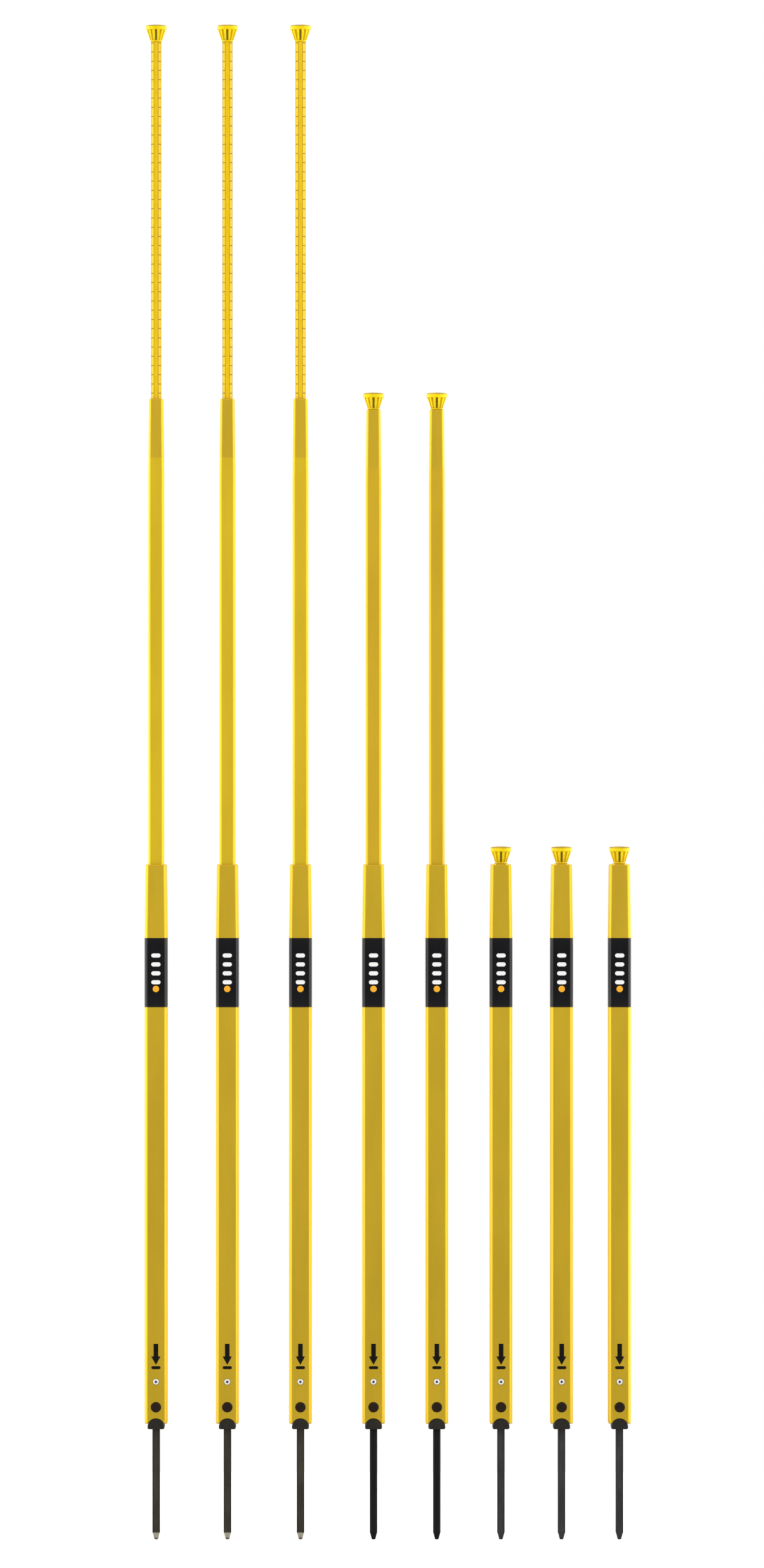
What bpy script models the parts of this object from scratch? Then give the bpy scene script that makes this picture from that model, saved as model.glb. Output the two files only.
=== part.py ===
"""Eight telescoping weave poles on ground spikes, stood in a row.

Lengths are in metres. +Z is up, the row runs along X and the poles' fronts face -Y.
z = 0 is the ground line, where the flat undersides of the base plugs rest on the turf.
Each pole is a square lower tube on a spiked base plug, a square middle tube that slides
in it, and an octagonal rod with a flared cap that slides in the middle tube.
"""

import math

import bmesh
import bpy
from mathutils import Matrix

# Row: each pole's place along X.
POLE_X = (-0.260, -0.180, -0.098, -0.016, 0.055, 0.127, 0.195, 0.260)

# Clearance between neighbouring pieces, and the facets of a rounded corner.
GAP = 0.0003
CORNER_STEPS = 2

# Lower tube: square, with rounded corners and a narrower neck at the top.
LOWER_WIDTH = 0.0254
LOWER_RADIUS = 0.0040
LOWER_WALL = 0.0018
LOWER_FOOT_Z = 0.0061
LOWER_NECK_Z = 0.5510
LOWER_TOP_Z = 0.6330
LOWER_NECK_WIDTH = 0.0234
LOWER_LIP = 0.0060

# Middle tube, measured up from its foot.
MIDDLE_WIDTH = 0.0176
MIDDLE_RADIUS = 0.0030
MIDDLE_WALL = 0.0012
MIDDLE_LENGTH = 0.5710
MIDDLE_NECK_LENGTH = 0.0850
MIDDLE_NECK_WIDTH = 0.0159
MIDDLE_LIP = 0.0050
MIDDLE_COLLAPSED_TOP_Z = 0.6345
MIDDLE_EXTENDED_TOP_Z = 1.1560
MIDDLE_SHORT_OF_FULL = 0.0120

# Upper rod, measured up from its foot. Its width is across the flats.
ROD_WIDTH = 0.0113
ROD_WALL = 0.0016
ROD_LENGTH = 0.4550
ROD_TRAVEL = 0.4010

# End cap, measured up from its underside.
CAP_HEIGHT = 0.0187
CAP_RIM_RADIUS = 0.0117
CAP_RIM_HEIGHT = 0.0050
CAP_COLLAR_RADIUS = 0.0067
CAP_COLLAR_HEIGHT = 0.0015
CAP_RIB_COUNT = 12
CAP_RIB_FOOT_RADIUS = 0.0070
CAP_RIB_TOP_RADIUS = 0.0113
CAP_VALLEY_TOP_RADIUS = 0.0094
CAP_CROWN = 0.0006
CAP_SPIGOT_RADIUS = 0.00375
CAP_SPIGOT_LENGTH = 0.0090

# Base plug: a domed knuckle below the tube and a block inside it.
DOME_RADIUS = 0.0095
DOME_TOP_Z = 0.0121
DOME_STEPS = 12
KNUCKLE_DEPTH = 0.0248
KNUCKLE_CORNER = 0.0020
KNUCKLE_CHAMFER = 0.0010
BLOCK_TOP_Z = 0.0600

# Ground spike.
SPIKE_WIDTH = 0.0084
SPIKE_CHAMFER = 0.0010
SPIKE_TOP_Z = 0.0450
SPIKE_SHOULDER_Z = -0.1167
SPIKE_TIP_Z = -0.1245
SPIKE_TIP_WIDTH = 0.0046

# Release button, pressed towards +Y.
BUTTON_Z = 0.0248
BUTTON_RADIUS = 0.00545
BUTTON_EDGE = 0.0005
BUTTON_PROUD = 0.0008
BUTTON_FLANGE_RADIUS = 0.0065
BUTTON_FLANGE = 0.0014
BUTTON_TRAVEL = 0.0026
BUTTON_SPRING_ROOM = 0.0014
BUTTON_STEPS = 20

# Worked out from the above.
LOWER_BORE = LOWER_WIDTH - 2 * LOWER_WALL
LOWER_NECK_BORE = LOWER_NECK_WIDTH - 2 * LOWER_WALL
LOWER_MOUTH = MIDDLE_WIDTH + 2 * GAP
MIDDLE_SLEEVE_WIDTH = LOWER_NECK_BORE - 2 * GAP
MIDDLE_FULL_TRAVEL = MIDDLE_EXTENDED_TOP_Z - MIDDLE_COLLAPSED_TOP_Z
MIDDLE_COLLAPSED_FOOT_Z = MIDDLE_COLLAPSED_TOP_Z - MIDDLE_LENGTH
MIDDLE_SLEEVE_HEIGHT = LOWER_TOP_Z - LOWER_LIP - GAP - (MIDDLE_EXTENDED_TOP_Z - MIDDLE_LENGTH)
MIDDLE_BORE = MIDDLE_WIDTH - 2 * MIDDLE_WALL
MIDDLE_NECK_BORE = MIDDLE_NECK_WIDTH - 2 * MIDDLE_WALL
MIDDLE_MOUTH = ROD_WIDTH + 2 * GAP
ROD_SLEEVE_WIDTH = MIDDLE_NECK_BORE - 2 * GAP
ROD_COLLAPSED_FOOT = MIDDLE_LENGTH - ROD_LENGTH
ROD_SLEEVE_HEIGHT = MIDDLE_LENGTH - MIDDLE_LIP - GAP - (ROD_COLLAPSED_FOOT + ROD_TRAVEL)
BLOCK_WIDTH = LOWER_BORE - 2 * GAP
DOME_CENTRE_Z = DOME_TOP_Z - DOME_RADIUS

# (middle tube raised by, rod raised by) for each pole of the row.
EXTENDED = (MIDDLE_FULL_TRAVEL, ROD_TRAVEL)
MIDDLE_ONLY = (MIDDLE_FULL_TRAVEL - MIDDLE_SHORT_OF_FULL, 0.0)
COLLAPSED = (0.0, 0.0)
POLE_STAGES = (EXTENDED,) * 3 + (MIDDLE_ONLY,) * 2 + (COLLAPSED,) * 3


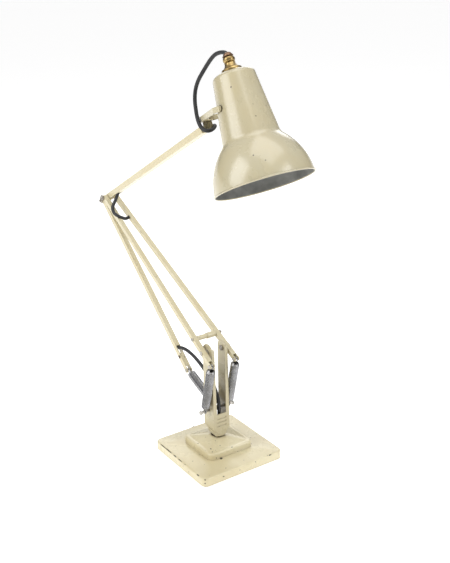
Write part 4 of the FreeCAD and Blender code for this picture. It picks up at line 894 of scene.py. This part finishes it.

+++

What to produce = Repeat every entry exactly as written above.

Complete output =
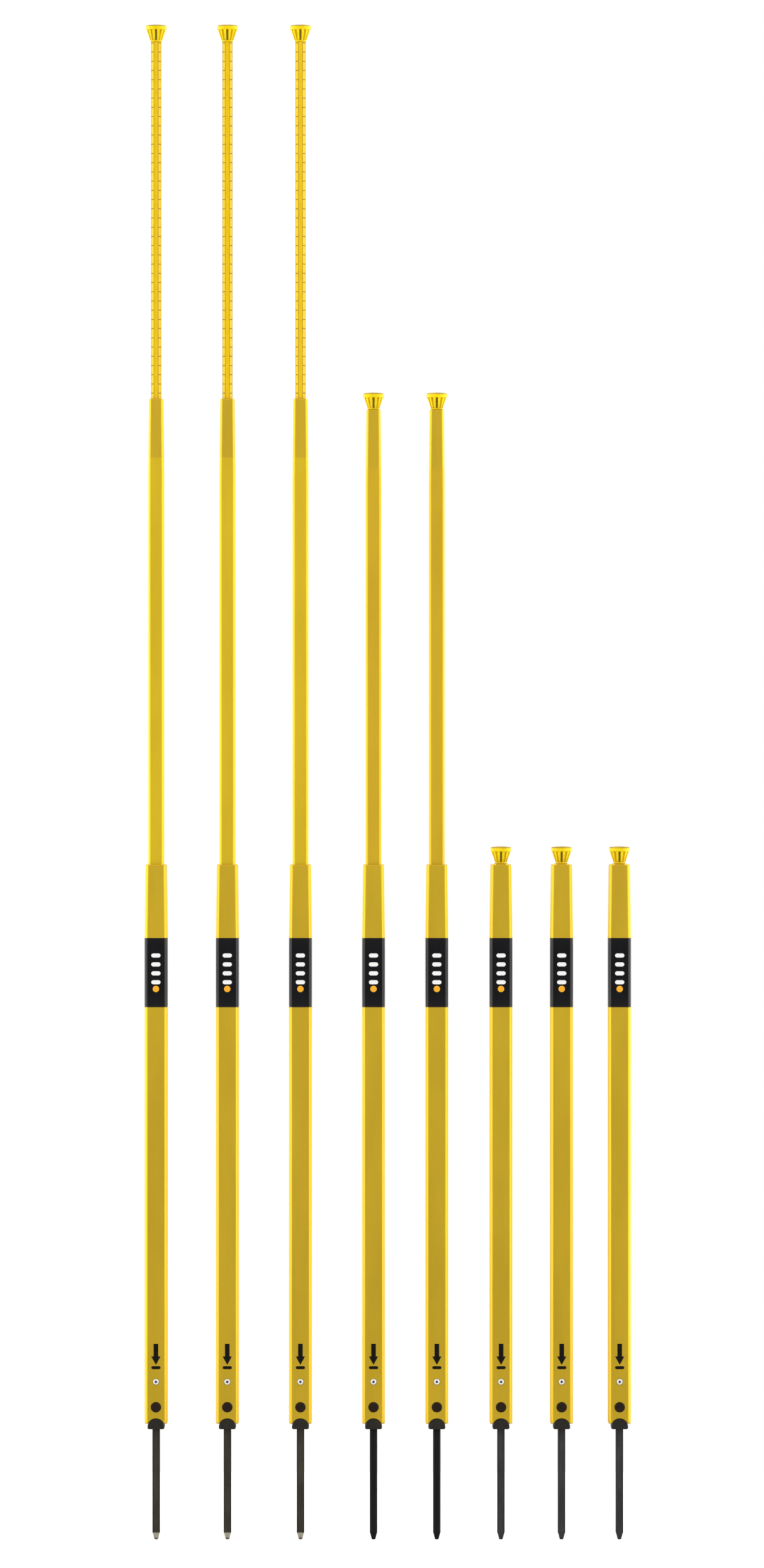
What bpy script models the parts of this object from scratch? Then give the bpy scene script that makes this picture from that model, saved as model.glb. Output the two files only.
=== part.py ===
"""Eight telescoping weave poles on ground spikes, stood in a row.

Lengths are in metres. +Z is up, the row runs along X and the poles' fronts face -Y.
z = 0 is the ground line, where the flat undersides of the base plugs rest on the turf.
Each pole is a square lower tube on a spiked base plug, a square middle tube that slides
in it, and an octagonal rod with a flared cap that slides in the middle tube.
"""

import math

import bmesh
import bpy
from mathutils import Matrix

# Row: each pole's place along X.
POLE_X = (-0.260, -0.180, -0.098, -0.016, 0.055, 0.127, 0.195, 0.260)

# Clearance between neighbouring pieces, and the facets of a rounded corner.
GAP = 0.0003
CORNER_STEPS = 2

# Lower tube: square, with rounded corners and a narrower neck at the top.
LOWER_WIDTH = 0.0254
LOWER_RADIUS = 0.0040
LOWER_WALL = 0.0018
LOWER_FOOT_Z = 0.0061
LOWER_NECK_Z = 0.5510
LOWER_TOP_Z = 0.6330
LOWER_NECK_WIDTH = 0.0234
LOWER_LIP = 0.0060

# Middle tube, measured up from its foot.
MIDDLE_WIDTH = 0.0176
MIDDLE_RADIUS = 0.0030
MIDDLE_WALL = 0.0012
MIDDLE_LENGTH = 0.5710
MIDDLE_NECK_LENGTH = 0.0850
MIDDLE_NECK_WIDTH = 0.0159
MIDDLE_LIP = 0.0050
MIDDLE_COLLAPSED_TOP_Z = 0.6345
MIDDLE_EXTENDED_TOP_Z = 1.1560
MIDDLE_SHORT_OF_FULL = 0.0120

# Upper rod, measured up from its foot. Its width is across the flats.
ROD_WIDTH = 0.0113
ROD_WALL = 0.0016
ROD_LENGTH = 0.4550
ROD_TRAVEL = 0.4010

# End cap, measured up from its underside.
CAP_HEIGHT = 0.0187
CAP_RIM_RADIUS = 0.0117
CAP_RIM_HEIGHT = 0.0050
CAP_COLLAR_RADIUS = 0.0067
CAP_COLLAR_HEIGHT = 0.0015
CAP_RIB_COUNT = 12
CAP_RIB_FOOT_RADIUS = 0.0070
CAP_RIB_TOP_RADIUS = 0.0113
CAP_VALLEY_TOP_RADIUS = 0.0094
CAP_CROWN = 0.0006
CAP_SPIGOT_RADIUS = 0.00375
CAP_SPIGOT_LENGTH = 0.0090

# Base plug: a domed knuckle below the tube and a block inside it.
DOME_RADIUS = 0.0095
DOME_TOP_Z = 0.0121
DOME_STEPS = 12
KNUCKLE_DEPTH = 0.0248
KNUCKLE_CORNER = 0.0020
KNUCKLE_CHAMFER = 0.0010
BLOCK_TOP_Z = 0.0600

# Ground spike.
SPIKE_WIDTH = 0.0084
SPIKE_CHAMFER = 0.0010
SPIKE_TOP_Z = 0.0450
SPIKE_SHOULDER_Z = -0.1167
SPIKE_TIP_Z = -0.1245
SPIKE_TIP_WIDTH = 0.0046

# Release button, pressed towards +Y.
BUTTON_Z = 0.0248
BUTTON_RADIUS = 0.00545
BUTTON_EDGE = 0.0005
BUTTON_PROUD = 0.0008
BUTTON_FLANGE_RADIUS = 0.0065
BUTTON_FLANGE = 0.0014
BUTTON_TRAVEL = 0.0026
BUTTON_SPRING_ROOM = 0.0014
BUTTON_STEPS = 20

# Worked out from the above.
LOWER_BORE = LOWER_WIDTH - 2 * LOWER_WALL
LOWER_NECK_BORE = LOWER_NECK_WIDTH - 2 * LOWER_WALL
LOWER_MOUTH = MIDDLE_WIDTH + 2 * GAP
MIDDLE_SLEEVE_WIDTH = LOWER_NECK_BORE - 2 * GAP
MIDDLE_FULL_TRAVEL = MIDDLE_EXTENDED_TOP_Z - MIDDLE_COLLAPSED_TOP_Z
MIDDLE_COLLAPSED_FOOT_Z = MIDDLE_COLLAPSED_TOP_Z - MIDDLE_LENGTH
MIDDLE_SLEEVE_HEIGHT = LOWER_TOP_Z - LOWER_LIP - GAP - (MIDDLE_EXTENDED_TOP_Z - MIDDLE_LENGTH)
MIDDLE_BORE = MIDDLE_WIDTH - 2 * MIDDLE_WALL
MIDDLE_NECK_BORE = MIDDLE_NECK_WIDTH - 2 * MIDDLE_WALL
MIDDLE_MOUTH = ROD_WIDTH + 2 * GAP
ROD_SLEEVE_WIDTH = MIDDLE_NECK_BORE - 2 * GAP
ROD_COLLAPSED_FOOT = MIDDLE_LENGTH - ROD_LENGTH
ROD_SLEEVE_HEIGHT = MIDDLE_LENGTH - MIDDLE_LIP - GAP - (ROD_COLLAPSED_FOOT + ROD_TRAVEL)
BLOCK_WIDTH = LOWER_BORE - 2 * GAP
DOME_CENTRE_Z = DOME_TOP_Z - DOME_RADIUS

# (middle tube raised by, rod raised by) for each pole of the row.
EXTENDED = (MIDDLE_FULL_TRAVEL, ROD_TRAVEL)
MIDDLE_ONLY = (MIDDLE_FULL_TRAVEL - MIDDLE_SHORT_OF_FULL, 0.0)
COLLAPSED = (0.0, 0.0)
POLE_STAGES = (EXTENDED,) * 3 + (MIDDLE_ONLY,) * 2 + (COLLAPSED,) * 3


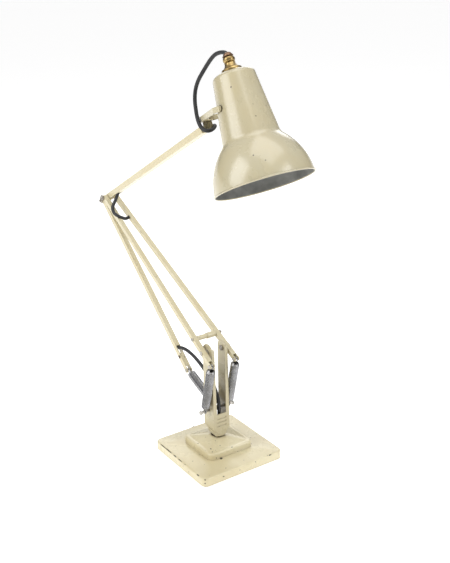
Write part 4 of the FreeCAD and Blender code for this picture. It picks up at line 894 of scene.py. This part finishes it.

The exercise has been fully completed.